In every iteration $$i$$, an algorithm considers a permutation, say, $$\sigma_i$$. Then a random transposition is drawn uniformly $$t_i = (j,k)$$, and the value of $$f(\sigma_i \circ t_i)$$ is computed.

• If a new value is bigger than the previous one (i.e., $$f(\sigma_i \circ t_i) \ge f(\sigma_i)$$), then we set $$\sigma_{i+1} = \sigma_i \circ t_i$$.
• If a new value is smaller ($$f(\sigma_i \circ t_i) < f(\sigma_i)$$), then we will choose $$\sigma_{i+1} = \sigma_i \circ t_i$$ with probability $$\frac{f(\sigma_i \circ t_i)}{f(\sigma_i)}$$. Otherwise, we set $$\sigma_{i+1} = \sigma_i$$ with complementary probability $$1 - \frac{f(\sigma_i \circ t_i)}{f(\sigma_i)}$$.

The final value is the best $$\sigma$$ ever computed.

### Example

Let’s say we have the data Z from the unknown process:

dim(Z)
#>  50 70
number_of_observations <- nrow(Z) # 50
perm_size <- ncol(Z) # 70
S <- cov(Z) # Assume we have to estimate the mean

g <- gips(S, number_of_observations)
suppressMessages( # message from ggplot2
plot(g, type = "heatmap") +
ggplot2::scale_x_continuous(breaks = c(1, 10, 20, 30, 40, 50, 60, 70)) +
ggplot2::scale_y_reverse(breaks = c(1, 10, 20, 30, 40, 50, 60, 70))
) g_map <- find_MAP(g, max_iter = 150, optimizer = "Metropolis_Hastings")
#> ===============================================================================
g_map
#> The permutation (1,59,52,69,20,47,5,3,65,66,16,44,56,26,60,42,28,15,10,29,41,53,61,19,9,48,70,12,17,14,32,43,13,45,23,62,36,24,68,39,38,34,33,35,50,46,30,4,57,31,8,54,67,40,37,21,63,64,7,49,58,6,27,55,18,11,25,51):
#>  - was found after 150 posteriori calculations;
#>  - is 3.904e+656 times more likely than the () permutation.

After just a hundred and fifty iterations, the found permutation is unimaginably more likely than the $_0 =$ () permutation.

plot(g_map, type = "best", logarithmic_x = TRUE) # Continuing the optimization

When max_iter is reached during Metropolis-Hastings or hill climbing, the optimization stops and returns the result. Users are encouraged to plot the result and determine if it has converged. If necessary, users can continue the optimization, as shown below.

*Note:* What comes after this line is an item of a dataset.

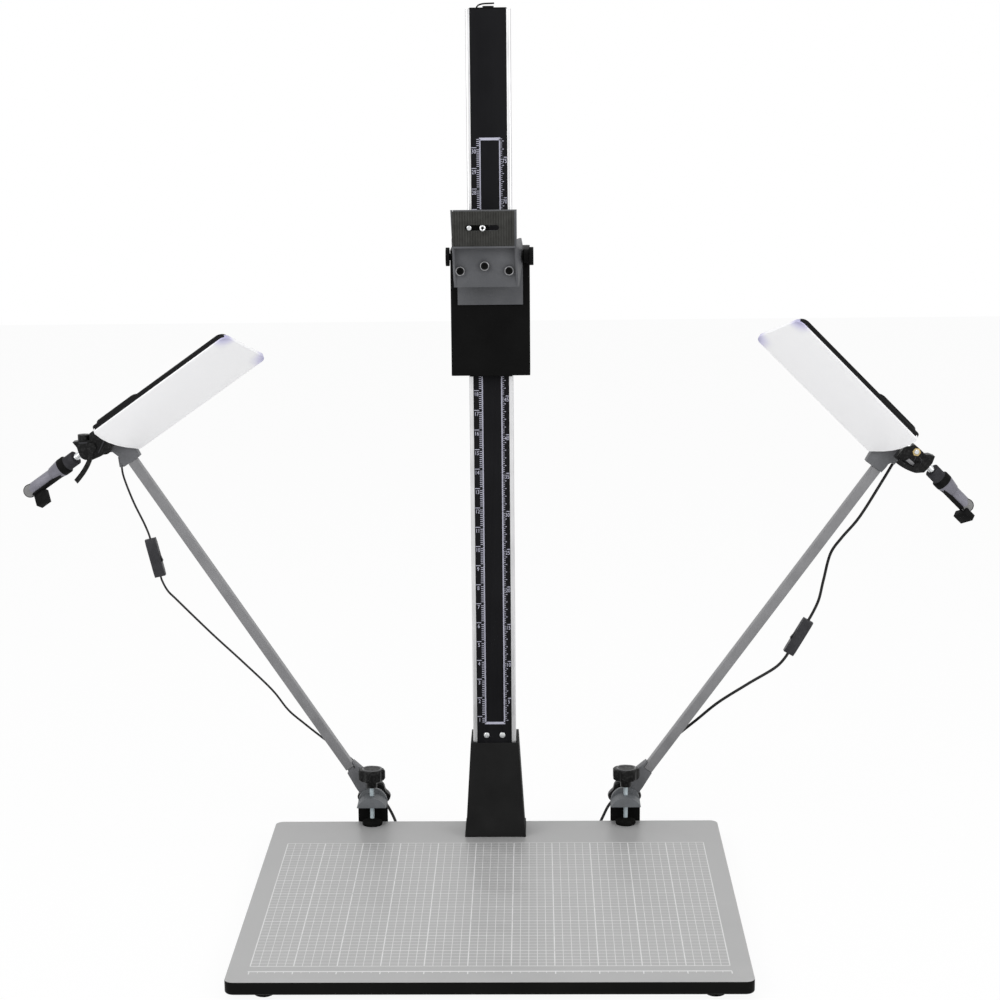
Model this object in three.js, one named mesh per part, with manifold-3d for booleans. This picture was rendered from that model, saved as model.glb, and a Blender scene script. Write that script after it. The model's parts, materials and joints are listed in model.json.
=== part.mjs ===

g <- gips(S, number_of_observations)

g_map <- find_MAP(g, max_iter = 50, optimizer = "Metropolis_Hastings")
#> ==============================================================================
plot(g_map, type = "best") The algorithm was still significantly improving the permutation. It is reasonable to continue it:

g_map2 <- find_MAP(g_map, max_iter = 100, optimizer = "continue")
#> ===============================================================================
plot(g_map2, type = "best") The improvement has slowed down significantly. It is fair to stop the algorithm here. Keep in mind the y scale is logarithmic. The visually “small” improvement between 100 and 150 iterations was huge, $$10^{52}$$ times the posteriori.

The find_MAP() function has two additional parameters: show_progress_bar and save_all_perms, which can be set to TRUE or FALSE.
When show_progress_bar = TRUE, gips will print “=” characters on the console during optimization. Remember that when the user sets the return_probabilities = TRUE, a second progress bar will indicate the calculation of the probabilities after optimization.
The save_all_perms = TRUE will save all visited permutations in the outputted object, which significantly increases the required RAM. For instance, with $$p=150$$ and max_perm = 150000, we needed 400 MB to store it, whereas save_all_perms = FALSE only required 2 MB. However, save_all_perms = TRUE is necessary for return_probabilities = TRUE or more complex path analysis.